The new guide to Florence’s Uffizi Galleries – showing only the nudes

There are lots of guides to the visual splendours of Florence's world-famous galleries - but for those with a short attention span comes a new one, showing only nude or erotic artworks.

The new guide to Florence's Uffizi Galleries - showing only the nudes
Sandro Botticelli's "The Birth of Venus" is the most famous work included in a controversial new guide to the Uffizi Galleries. Photo: Alberto Pizzoli/AFP

The online guide to the gallieries is produced by the porn website Pornhub and provide a list of the best erotic artworks in each museum, plus directions of how to get there – so you don’t need to waste your time looking at paintings of people in clothes.
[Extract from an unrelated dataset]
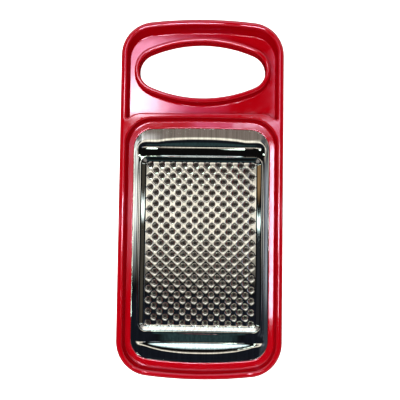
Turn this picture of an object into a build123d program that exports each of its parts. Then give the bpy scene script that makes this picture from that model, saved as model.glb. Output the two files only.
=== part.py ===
from build123d import *
from math import hypot, sqrt
import os

# Flat hand-held kitchen grater, lying on its teeth with the open back of the frame up.
# Millimetres. +X across the grater, +Y from the plate towards the finger hole, +Z out of the back.
# Origin: centre of the bounding box in X and Y, tips of the teeth in Z.

# ---- frame: outline and wall ----
length = 241.5
width = 110.0
outer_corner_radius = 22.5
end_bow_radius = 300.0           # the two short ends bow outwards a little
rib_bow_radius = 900.0           # so does the cross rib, much less
wall_height = 12.5               # front face of the frame to the rim
skin = 3.0                       # thickness of the front skin
wall_lean = 1.0                  # an inner wall leans outwards this much from foot to rim
rim_outer_round = 2.5
rim_inner_round = 1.15
front_edge_round = 2.5
foot_round = 0.6
lip_round = 0.5

# ---- frame: pocket and window round the grating plate ----
pocket_foot_x = 50.0
pocket_foot_low_y = -116.0
pocket_foot_high_y = 52.4
pocket_corner_radius = 17.0
window_x = 46.3
window_low_y = -111.2
window_high_y = 47.4
window_corner_radius = 13.3

# ---- frame: panel round the finger hole ----
panel_foot_x = 50.0
panel_foot_high_y = 113.6
panel_corner_radius = 17.0
end_wall_lean = 3.2              # the end wall of the handle leans out more than the others
rib_edge_y = 56.2                # edge of the cross rib on the handle side
rib_lean = 0.5
rib_shoulder_x = 40.0            # the rib's straight edge ends here and turns down to the side wall
rib_shoulder_radius = 15.0
panel_point_round = 0.8

# ---- frame: finger hole ----
hole_y = 85.9
hole_half_length = 42.8
hole_half_height = 19.2
hole_end_radius = 13.0
hole_wall = 3.0
hole_wall_lean = 0.5
hole_rim_round = 1.4
hole_front_round = 1.5

# ---- frame: ejector-pin marks, shallow round recesses in the floor ----
mark_depth = 0.15
panel_mark_radius = 2.4
panel_marks = [(42.0, 105.2), (40.6, 64.3)]
ledge_mark_radius = 1.4
ledge_marks = [(0.0, 49.9), (24.0, 49.8), (48.1, -13.9), (48.1, -53.4), (35.5, -112.9)]

# ---- grating plate: sheet and pressed field ----
sheet = 0.5
front_lip = 1.2                  # plastic under the sheet's edge, on the front side
sheet_hold = 2.0                 # how far the sheet's edge runs into the plastic
field_y = -31.2
field_foot_x = 38.1
field_foot_half_y = 56.3
field_corner_radius = 2.0
field_wall_run = 3.0
field_depth = 2.2                # how far the field is pressed towards the front
field_wall_sheet = 0.4           # the pressing thins the field's wall, measured level across it
press_round = 1.0

# ---- grating plate: stiffening beads, troughs with round ends ----
bead_section_radius = 8.6
bead_depth = 2.2
beads = [(34.9, 41.3), (-98.2, 39.8)]    # each bead's Y and half length

# ---- grating plate: teeth, crowns burst through the sheet towards the front ----
tooth_columns = 10
tooth_rows = 15                  # between each two full rows lies one of a tooth less
pitch_x = 7.78
pitch_y = 7.70
crown_height = 1.2
crown_mouth_radius = 1.9
crown_root_radius = 2.25
crown_tip_radius = 1.0
crown_hole_radius = 0.6

# ---- levels ----
field_low_z = crown_height
field_top_z = field_low_z + sheet
sheet_low_z = field_low_z + field_depth
sheet_top_z = sheet_low_z + sheet
front_z = sheet_low_z - front_lip
floor_z = front_z + skin
rim_z = front_z + wall_height
near = 0.01


def bowed_end(half_x, end_y, corner_radius, bow_radius, side):
    """Two corner arcs and the bowed arc between them; returns the Y where the straight sides meet."""
    corner_x = half_x - corner_radius
    reach = bow_radius - corner_radius
    corner_y = end_y - side * (bow_radius - sqrt(reach**2 - corner_x**2))
    blend_x = corner_x * bow_radius / reach
    blend_y = corner_y + side * corner_radius * sqrt(1 - (corner_x / reach) ** 2)
    diagonal = corner_radius * sqrt(0.5)
    ThreePointArc((-blend_x, blend_y), (0, end_y), (blend_x, blend_y))
    for hand in (-1, 1):
        ThreePointArc(
            (hand * blend_x, blend_y),
            (hand * (corner_x + diagonal), corner_y + side * diagonal),
            (hand * half_x, corner_y),
        )
    return corner_y


def plate_outline(half_x, low_y, high_y, corner_radius, z, high_bow=rib_bow_radius):
    """Rounded rectangle with bowed ends, used for everything that goes round the plate."""
    with BuildSketch(Plane.XY.offset(z)) as sketch:
        with BuildLine():
            high = bowed_end(half_x, high_y, corner_radius, high_bow, 1)
            low = bowed_end(half_x, low_y, corner_radius, end_bow_radius, -1)
            for hand in (-1, 1):
                Line((hand * half_x, low), (hand * half_x, high))
        make_face()
    return sketch.sketch.face()


def panel_outline(half_x, high_y, corner_radius, edge_y, z):
    """Handle panel: bowed top with round corners, and a lower edge along the cross rib that turns
    down to a point at each side wall."""
    run = half_x - rib_shoulder_x
    drop = rib_shoulder_radius - sqrt(rib_shoulder_radius**2 - run**2)
    half_drop = rib_shoulder_radius - sqrt(rib_shoulder_radius**2 - (run / 2) ** 2)
    with BuildSketch(Plane.XY.offset(z)) as sketch:
        with BuildLine():
            high = bowed_end(half_x, high_y, corner_radius, end_bow_radius, 1)
            Line((-rib_shoulder_x, edge_y), (rib_shoulder_x, edge_y))
            for hand in (-1, 1):
                Line((hand * half_x, edge_y - drop), (hand * half_x, high))
                ThreePointArc(
                    (hand * rib_shoulder_x, edge_y),
                    (hand * (rib_shoulder_x + run / 2), edge_y - half_drop),
                    (hand * half_x, edge_y - drop),
                )
        make_face()
        fillet(sketch.vertices().group_by(Axis.Y)[0], panel_point_round)
    return sketch.sketch.face()


def hole_outline(grow, z):
    """Finger hole's oval moved outwards by grow: two long arcs and two tighter end arcs."""
    end_x = hole_half_length - hole_end_radius
    end_sum = end_x**2 + hole_half_height**2 - hole_end_radius**2
    long_radius = end_sum / (2 * (hole_half_height - hole_end_radius))
    rise = long_radius - hole_half_height
    blend_x = end_x * (long_radius + grow) / hypot(end_x, rise)
    blend_y = rise * (hole_end_radius + grow) / hypot(end_x, rise)
    with BuildSketch(Plane.XY.offset(z)) as sketch:
        with BuildLine():
            for side in (-1, 1):
                ThreePointArc(
                    (-blend_x, hole_y + side * blend_y),
                    (0, hole_y + side * (hole_half_height + grow)),
                    (blend_x, hole_y + side * blend_y),
                )
                ThreePointArc(
                    (side * blend_x, hole_y - blend_y),
                    (side * (hole_half_length + grow), hole_y),
                    (side * blend_x, hole_y + blend_y),
                )
        make_face()
    return sketch.sketch.face()


def top_faces(solid, z):
    return [face for face in solid.faces() if abs(face.center().Z - z) < near and face.is_planar]


def loop_at(solid, z, point):
    """Edges of the one loop in the plane z that passes nearest to a point of that plane."""
    loops = [wire for face in top_faces(solid, z) for wire in face.wires()]
    spot = Vertex(point[0], point[1], z)
    return min(loops, key=lambda wire: wire.distance_to(spot)).edges()


def mirrored(points):
    return sorted({(hand * x, y) for x, y in points for hand in (-1, 1)})


def make_frame():
    outline = plate_outline(
        width / 2, -length / 2, length / 2, outer_corner_radius, front_z, end_bow_radius
    )
    body = extrude(outline, wall_height)
    body = fillet(body.faces().sort_by(Axis.Z)[0].edges(), front_edge_round)

    pocket_foot = plate_outline(
        pocket_foot_x, pocket_foot_low_y, pocket_foot_high_y, pocket_corner_radius, floor_z
    )
    pocket_rim = plate_outline(
        pocket_foot_x + wall_lean,
        pocket_foot_low_y - wall_lean,
        pocket_foot_high_y + wall_lean,
        pocket_corner_radius + wall_lean,
        rim_z,
    )
    plate_pocket = loft([pocket_foot, pocket_rim], ruled=True)

    panel_foot = panel_outline(
        panel_foot_x, panel_foot_high_y, panel_corner_radius, rib_edge_y + rib_lean, floor_z
    )
    panel_rim = panel_outline(
        panel_foot_x + wall_lean,
        panel_foot_high_y + end_wall_lean,
        panel_corner_radius + wall_lean,
        rib_edge_y,
        rim_z,
    )
    panel_pocket = loft([panel_foot, panel_rim], ruled=True)
    hole_post = loft(
        [hole_outline(hole_wall + hole_wall_lean, floor_z), hole_outline(hole_wall, rim_z)], ruled=True
    )
    hole = extrude(hole_outline(0, front_z), wall_height)
    window = extrude(
        plate_outline(window_x, window_low_y, window_high_y, window_corner_radius, front_z), skin
    )
    body = body - plate_pocket - (panel_pocket - hole_post) - hole - window

    body = fillet(loop_at(body, rim_z, (width / 2, 0)), rim_outer_round)
    body = fillet(loop_at(body, rim_z, (pocket_foot_x + wall_lean, 0)), rim_inner_round)
    body = fillet(loop_at(body, rim_z, (panel_foot_x + wall_lean, hole_y)), rim_inner_round)
    body = fillet(loop_at(body, rim_z, (hole_half_length + hole_wall, hole_y)), hole_rim_round)
    body = fillet(loop_at(body, rim_z, (hole_half_length, hole_y)), hole_rim_round)
    body = fillet(loop_at(body, front_z, (hole_half_length, hole_y)), hole_front_round)
    body = fillet(loop_at(body, front_z, (window_x, 0)), lip_round)
    body = fillet(loop_at(body, floor_z, (window_x, 0)), lip_round)
    body = fillet(loop_at(body, floor_z, (pocket_foot_x, 0)), foot_round)
    body = fillet(loop_at(body, floor_z, (panel_foot_x, hole_y)), foot_round)
    post_foot = hole_half_length + hole_wall + hole_wall_lean
    body = fillet(loop_at(body, floor_z, (post_foot, hole_y)), foot_round)

    panel_pins = Locations(*[(x, y, floor_z) for x, y in mirrored(panel_marks)])
    ledge_pins = Locations(*[(x, y, floor_z) for x, y in mirrored(ledge_marks)])
    body = body - [place * Cylinder(panel_mark_radius, 2 * mark_depth) for place in panel_pins]
    body = body - [place * Cylinder(ledge_mark_radius, 2 * mark_depth) for place in ledge_pins]
    return body - make_sheet()


def make_sheet():
    """Flat sheet before pressing, as far as its edge in the plastic."""
    outline = plate_outline(
        window_x + sheet_hold,
        window_low_y - sheet_hold,
        window_high_y + sheet_hold,
        window_corner_radius + sheet_hold,
        sheet_low_z,
    )
    return extrude(outline, sheet)


def field_frustum(foot_grow, foot_z, top_z):
    """Tapered block under the field's wall, its foot outline moved outwards by foot_grow."""
    faces = []
    for grow, z in ((0, foot_z), (field_wall_run, top_z)):
        half_x = field_foot_x + foot_grow + grow
        half_y = field_foot_half_y + foot_grow + grow
        with BuildSketch(Plane.XY.offset(z)) as sketch:
            with Locations((0, field_y)):
                RectangleRounded(2 * half_x, 2 * half_y, field_corner_radius + foot_grow + grow)
        faces.append(sketch.sketch.face())
    return loft(faces, ruled=True)


def bead_body(y, half_length, grow):
    """Round-ended bar whose underside presses the bead, grown by the sheet for the outer skin."""
    radius = bead_section_radius + grow
    centre_z = sheet_top_z - bead_depth + bead_section_radius
    mouth = sqrt(bead_section_radius**2 - (bead_section_radius - bead_depth) ** 2)
    straight = half_length - mouth
    bar = Pos(0, y, centre_z) * Rot(0, 90, 0) * Cylinder(radius, 2 * straight)
    ends = [Pos(hand * straight, y, centre_z) * Sphere(radius) for hand in (-1, 1)]
    return bar + ends


def tooth_places():
    places = []
    for row in range(2 * tooth_rows - 1):
        count = tooth_columns - row % 2
        y = field_y + (row - tooth_rows + 1) * pitch_y / 2
        places += [((column - (count - 1) / 2) * pitch_x, y) for column in range(count)]
    return places


def make_grating_plate():
    plate = make_sheet()
    below = Pos(0, 0, sheet_low_z - wall_height / 2) * Box(width, length, wall_height)
    plate = plate + field_frustum(field_wall_sheet, field_low_z, sheet_low_z)
    for y, half_length in beads:
        plate = plate + (bead_body(y, half_length, sheet) & below)
    plate = plate - field_frustum(0, field_top_z, sheet_top_z)
    for y, half_length in beads:
        plate = plate - bead_body(y, half_length, 0)

    field_rim = (field_foot_x + field_wall_run, field_y)
    plate = fillet(loop_at(plate, sheet_top_z, field_rim), press_round)
    plate = fillet(loop_at(plate, sheet_low_z, field_rim), press_round - sheet)
    for y, half_length in beads:
        plate = fillet(loop_at(plate, sheet_top_z, (half_length, y)), press_round)
        plate = fillet(loop_at(plate, sheet_low_z, (half_length, y)), press_round - sheet)
    plate = fillet(loop_at(plate, field_top_z, (field_foot_x, field_y)), press_round)
    plate = fillet(loop_at(plate, field_low_z, (field_foot_x, field_y)), press_round + sheet)

    crowns = []
    bursts = []
    for x, y in tooth_places():
        crown = Cone(crown_tip_radius, crown_root_radius, crown_height)
        burst = Cone(crown_hole_radius, crown_mouth_radius, crown_height + sheet)
        crowns.append(Pos(x, y, crown_height / 2) * crown)
        bursts.append(Pos(x, y, (crown_height + sheet) / 2) * burst)
    plate = plate + crowns
    return plate - bursts


frame = make_frame()
grating_plate = make_grating_plate()

os.makedirs("parts", exist_ok=True)
for name, shape in (("frame", frame), ("grating_plate", grating_plate)):
    export_step(shape, f"parts/{name}.step")
    box = shape.bounding_box()
    print(name, len(shape.solids()), round(shape.volume), box.min, box.max, shape.is_valid)
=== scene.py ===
"""Flat hand-held grater, seen into its open back: red plastic frame and pressed steel plate."""
import math
from collections import namedtuple

import bpy
import numpy as np
from mathutils import Euler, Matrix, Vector


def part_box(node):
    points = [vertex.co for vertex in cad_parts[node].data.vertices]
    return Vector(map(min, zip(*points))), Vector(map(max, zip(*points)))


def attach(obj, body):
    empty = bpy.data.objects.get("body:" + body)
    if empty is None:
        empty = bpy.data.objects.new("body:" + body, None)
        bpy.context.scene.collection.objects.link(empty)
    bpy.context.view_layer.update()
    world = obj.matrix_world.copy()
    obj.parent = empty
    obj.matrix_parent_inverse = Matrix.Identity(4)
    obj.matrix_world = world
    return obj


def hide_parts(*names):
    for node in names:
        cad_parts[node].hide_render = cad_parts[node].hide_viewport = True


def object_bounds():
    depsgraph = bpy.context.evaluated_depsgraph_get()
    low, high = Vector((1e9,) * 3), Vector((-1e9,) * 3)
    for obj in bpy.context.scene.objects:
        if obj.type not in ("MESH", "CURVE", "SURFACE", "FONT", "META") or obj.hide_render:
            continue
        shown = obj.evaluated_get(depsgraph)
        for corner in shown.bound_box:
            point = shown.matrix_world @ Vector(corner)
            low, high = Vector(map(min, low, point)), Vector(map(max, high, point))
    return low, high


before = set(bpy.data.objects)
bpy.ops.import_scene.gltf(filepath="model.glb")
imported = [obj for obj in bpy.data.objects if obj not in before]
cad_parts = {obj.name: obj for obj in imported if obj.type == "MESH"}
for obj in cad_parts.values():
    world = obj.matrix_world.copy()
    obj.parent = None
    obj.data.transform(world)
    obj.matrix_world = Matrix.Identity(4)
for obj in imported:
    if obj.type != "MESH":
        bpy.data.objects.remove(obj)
cad_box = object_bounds()

MM = 0.001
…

Part of the site’s Classic Nudes series of ‘erotic’ guides to some of the world’s most renowned museums, the guide for the Uffizi lists 21 artworks, together with a tongue-in-cheek commentary, and the location of each piece within the galleries.

“The Uffizi Gallery is located in the birthplace of the Renaissance: Florence, Italy. So it’s no wonder it has such a large collection of artwork from the era. But what you may find surprising is the sheer volume and variety of naked bodies rendered in paint, bronze and marble in this marvelous museum,” writes Pornhub.

Among the works featured are Botticelli’s Birth of Venus (1485) and the Roman statue of the Knidian Aphrodite, dating from the 1st Century.

The guide also includes the Venus of Urbino by Titian (1538), which it calls “kinky”, and Painting and Poetry by Francesco Furini (1626), which is described as featuring “two ridiculously hot babes who just so happen to be making out”.

Titian’s “Venus of Urbino”. Photo: Giuseppe Cacace/AFP

Bosses at the Uffizi were not amused at the gallery’s inclusion in Pornhub’s series and have threatened to sue.

Meanwhile in Paris, the Louvre’s management has said only that it is ‘dismayed’, while the Musée d’Orsay remained silent on the subject.

As is hopefully clear, the Pornhub guides are explicit in nature and not suitable for children.

The Uffizi does, however, provide a great day out for all the family and contains a lot of fully-clothed artwork too. At present it is operating with reduced visitor numbers due to health rules, so advance booking to recommended.